Potential rafters also need to be fairly fit to be able to climb the steep sides of the gorge to get to vehicle that will be waiting to take the group back to their hotel or lodge accommodation. The sides of the gorge are far too steep to allow the construction of roads down the river bank, however on the Zambian side a lift out of the gorge is in place at rapid number 23.

Before embarking on a rafting adventure the rafting operators will make enquiries as to the state of health of each participant, explain safety procedures and issue each person with an inflatable life jacket and helmet. White water rafting trips are run from both the Zimbabwean and Zambia sides of the river.

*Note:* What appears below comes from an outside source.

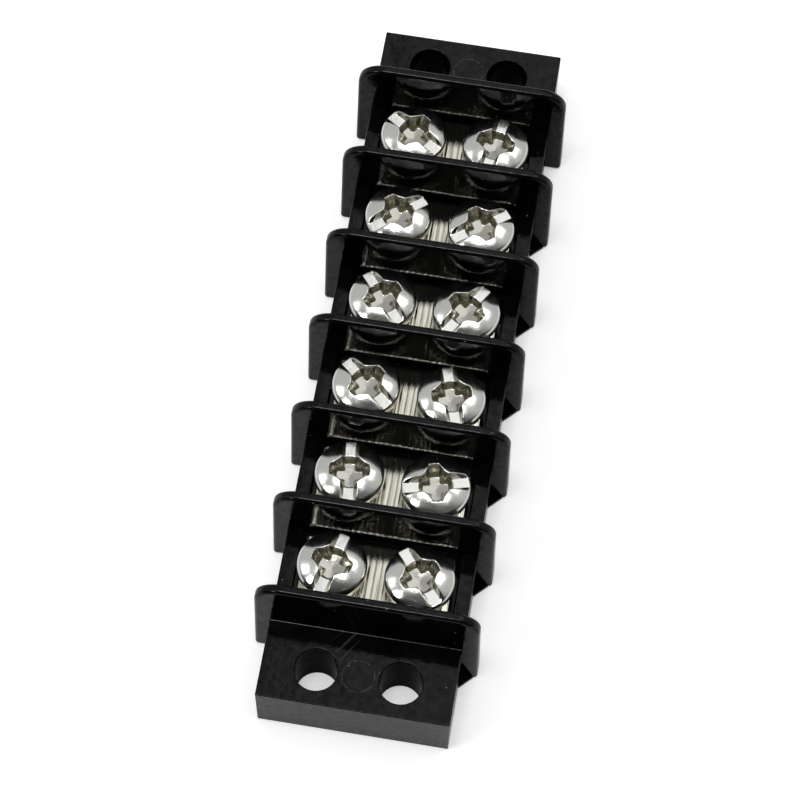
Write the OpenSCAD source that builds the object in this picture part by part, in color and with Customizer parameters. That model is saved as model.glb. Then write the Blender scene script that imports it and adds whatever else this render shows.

For safety reasons the rafting companies do not run white water rafting operations when the river is very high, floods usually occurring from the end of March to the end of April. The level of the water is dependent on the extent of rains in northern Zambia (where the Zambezi rises) and in Angola and the floodwater takes weeks, sometimes months, to reach the Falls. The river levels vary from year to year so it is best to check before embarking on a white water rafting trip.

For those who prefer to take to the air a number of companies offer sightseeing trips over the Falls by helicopter, microlight and occasionally small fixed wing aircraft.

Those more in favour of terrestrial activities, although no less thrilling, may want to try lunch on Livingstone Island and a swim in the “Devil’s Swimming Pool,” a shallow pool cut off from the edge of the Falls by a narrow wall of rock. The pool is only accessible from the Zambian side of the Falls at low water – usual from about September to November. The adventurous can lean on the rocks and peer into the chasm below but it is not an exercise for the fainthearted and should only be undertaken with extreme caution.

In addition to the experiences described above the Falls area also offers canoeing on the Zambezi, sundowners on the river, horse riding, fishing, elephant back safaris, day trips into the nearby Chobe National Park in neighbouring Botswana, tours of markets, tours of museums, elegant dining and high teas – something for every one.